I watched the match with my mates in a public spot in Cairo.  To start with, I noted almost all of us talking down our chances: "We are playing in Wembley, for God's sake, it will be well nigh impossible to win."  Most everyone just wanted an honourable performance and a decent result.  But after the match started and we looked like we weren't cowed by England, people's emotions shot up.  At Mohamed Zidan's stunning goal, we jumped up and released an amazing amount of pent-up aggression.  "Yes, that's how you do it.  You take the game to England and you do not fear them."

After the goal though, the Egyptian players started taking their time.  They remained in control but rather than keep up the attack, they dallied about.  In the second half, it began to seem obvious: our team was slow.  They kept taking ages to build up anything.  A friend kept pointing at an invisible line that we seemed unable to go past; England consistently frustrating us. 

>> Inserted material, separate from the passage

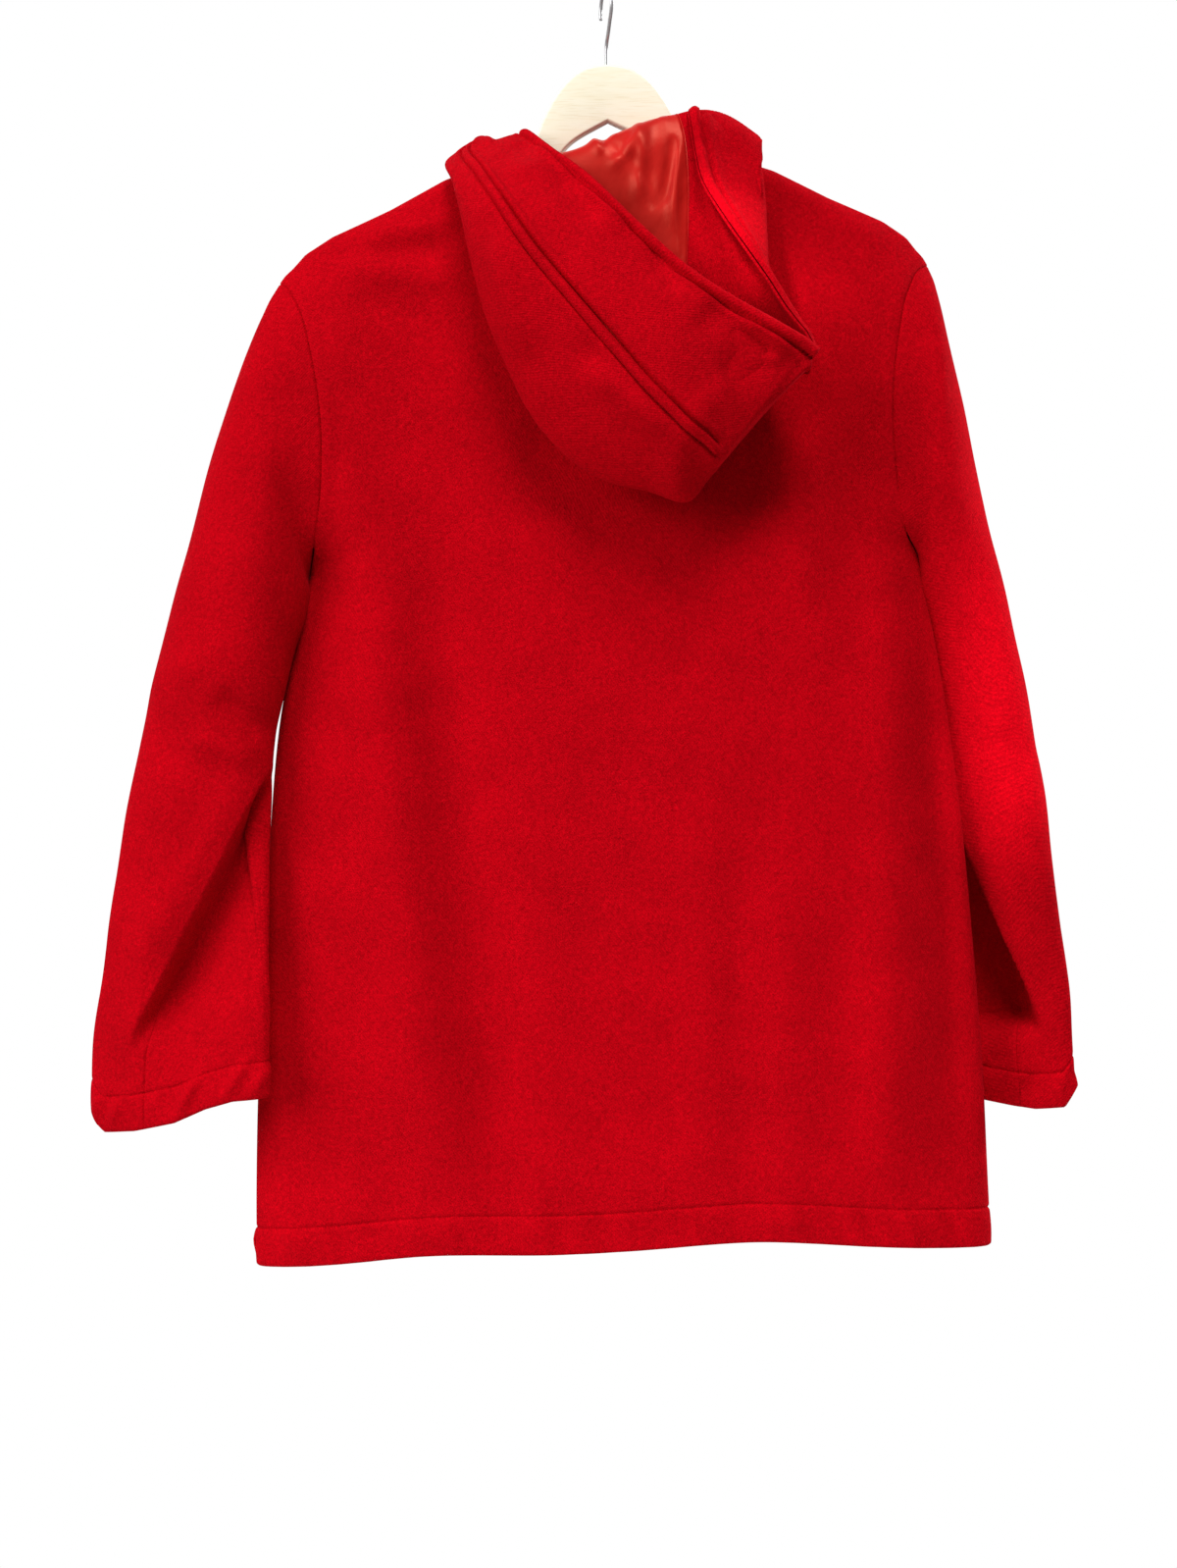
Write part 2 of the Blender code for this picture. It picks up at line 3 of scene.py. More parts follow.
import bpy
import numpy as np
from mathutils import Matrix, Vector


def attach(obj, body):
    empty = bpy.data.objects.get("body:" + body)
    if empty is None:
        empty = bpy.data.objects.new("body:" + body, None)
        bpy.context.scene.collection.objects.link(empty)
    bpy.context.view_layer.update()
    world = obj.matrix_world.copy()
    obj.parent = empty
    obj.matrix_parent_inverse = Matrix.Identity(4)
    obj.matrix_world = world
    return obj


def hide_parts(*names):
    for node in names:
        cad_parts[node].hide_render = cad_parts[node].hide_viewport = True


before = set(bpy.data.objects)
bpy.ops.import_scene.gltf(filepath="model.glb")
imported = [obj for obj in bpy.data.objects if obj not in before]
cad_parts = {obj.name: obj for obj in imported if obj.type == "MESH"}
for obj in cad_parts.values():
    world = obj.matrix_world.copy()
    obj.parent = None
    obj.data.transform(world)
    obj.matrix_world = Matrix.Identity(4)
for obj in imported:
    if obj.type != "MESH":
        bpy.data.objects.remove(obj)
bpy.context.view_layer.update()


# ---- The back ---------------------------------------------------------------------------
# One panel of thick felted red wool with no centre seam.  It is sewn to the fronts at the
# shoulders and sides and to the sleeves at the armholes; its hem is turned up and stitched.
MM = 0.001
TILT = math.radians(1.6)
TILT_CENTRE_Z = -58.0
WOOL_THICK = 2.6
EDGE_STEPS = (0.0, 0.35, 0.9, 1.7, 3.0)
EDGE_ROUND = 1.5

NECK_POINT = (74.0, -122.0)
SHOULDER_TIP = (231.0, -207.0)
BACK_NECK_Z = -134.0
FRONT_NECK_Z = -196.0
UNDERARM_Z = -415.0
UNDERARM_RISE = 20.0
ARMHOLE_BACK = 32.0
ARMHOLE_FRONT = 36.0
BACK_NECK_BULGE = 13.0
FRONT_NECK_BULGE = 24.0
NECK_SLOPE = 0.06
NECK_SPREAD = 1.5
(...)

The England coach, it turned out, had instructed his players to be more aggressive and to play faster.  He reasoned Egypt would crack under more pressure and speed.  He also put on new blood in the form of substitutes Crouch and Wright-Phillips.  The changes paid off.  The Egypt team went into some form of shock.

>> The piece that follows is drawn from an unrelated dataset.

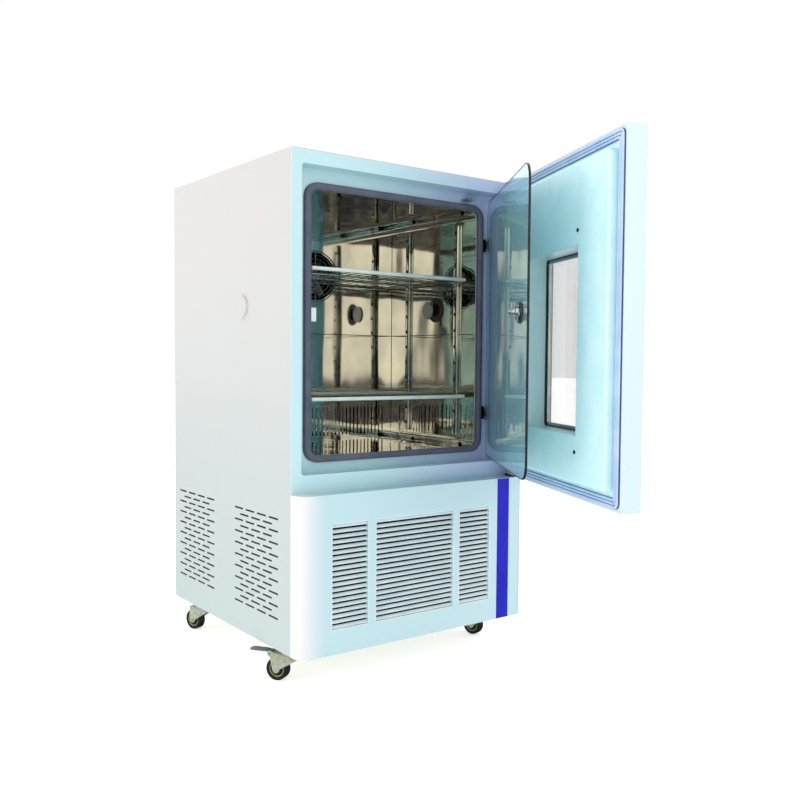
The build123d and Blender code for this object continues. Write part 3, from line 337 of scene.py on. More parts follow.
zinc = plated("zinc_plate_blue", "#cfdcd4", "#bdbf9a")
aluminium = polished_steel("bare_aluminium", "#b9bcbe", "#a5a8aa", 0.3, 0.45, 30, 0.1)
chrome = polished_steel("chrome_plate", "#d9dcde", "#c9ccce", 0.05, 0.12, 30, 0.1)
bar_steel, bar_tree, bar_shader = finish_of("satin_shelf_bar", "#e6f0ea", Metallic=0.35, Roughness=0.4)
two_tone(bar_tree, bar_shader, grain(bar_tree, 45), "#e6f0ea", "#d4e2dc")
relief(bar_tree, bar_shader, grain(bar_tree, 3), 0.04)
dark_steel = polished_steel("blackened_steel", "#3a3c40", "#2b2d31", 0.3, 0.45, 30, 0.1)
brass_hub = plated("yellow_passivated_hub", "#c2bd62", "#9aa65c", 12)
gasket_rubber = moulded("chamber_silicone_grey", "#5d6070", "#525668", 0.5)
seal_rubber = moulded("magnetic_seal_pvc", "#bcd2ee", "#aac6ea", 0.45)
# Dark as painted shade: the foot shows in the valleys between the ribs, where the pale seal lies in shade.
seal_foot_painted_shade = moulded("seal_foot_painted_shade", "#46506a", "#3c4660", 0.5)
liner_plastic = moulded("vacuum_formed_abs", "#d3f6fa", "#c9f1f8", 0.3, 1.2, 0.03)
grille_plastic = moulded("louvre_abs", "#dcecee", "#d0e2e6", 0.45)
black_plastic = moulded("black_abs", "#17181b", "#1f2023", 0.4)
white_plastic = moulded("white_abs", "#e8eef0", "#dfe8eb", 0.35)
grey_plastic = moulded("grey_nylon", "#6f7884", "#626b77", 0.45)
silicone = moulded("port_silicone", "#cbc8c6", "#c4c3c1", 0.55)
tyre = moulded("caster_rubber", "#15161a", "#1d1e22", 0.6)
foam = moulded("polyurethane_foam", "#d9c98a", "#c9b878", 0.9, 2.5, 0.3)
enamel = moulded("compressor_enamel", "#141416", "#1b1b1e", 0.25)
water_plastic = moulded("blow_moulded_pe", "#cbd8de", "#c0cfd6", 0.4)
blue_film = moulded("blue_vinyl_film", "#1414b4", "#1a1abe", 0.3)
# A dark sealant for the sheet joints; the same black is also painted shade in the upright holes.
seam_and_hole_shade_black = moulded("seam_sealant_and_hole_shade", "#1b1a16", "#26241e", 0.6)

pane_glass = finish_of("tempered_float_glass", "#bdebf4", Roughness=0.0, Transmission_Weight=0.8,
                       IOR=1.5)[0]
window_glass = finish_of("insulating_glass", "#fffcfb", Roughness=0.0, Transmission_Weight=1.0,
                         IOR=1.45)[0]
print("finishes made:", len(bpy.data.materials))

# %% [markdown]
# Every CAD node gets the finish of the real piece, also where a finer piece will stand in its place
# later: the solids then look right on their own, and nothing is left bare.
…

I know football is not a microcosm of the world.  I know that Egypt's problems on the pitch last night have nothing to do with its problems elsewhere.  But I feel that it is all part of the same narrative somehow.

Here we were the African Champions (three times in a row), the best footballing generation Egypt has ever produced, and yet we went and lost 3-1 to England.  Sure, England is a fine team, ranked 8th in the world, and quite possibly the next World Cup holder, but why could it not have been an upset?  Why could Egypt not have taken the game to England, why did we not put up the pressure, why were we slow, why did we go into some psychological state of loss?

Needless to say, everyone left on a low note.

Addendum:


Egypt manager Hassan Shehata said: "It was a serious game. An open game and we gave a good performance.

"The English team were successful in the second half. The second goal was offside but the referee was fair in the match.

"It was our first match since the African Nations Cup and we are preparing our team for a new system and a new style. We missed some chances which could have changed the result.

"Our changes were not as good for us as the England team's were. Also we have come from the African Nations Cup and our players were exhausted."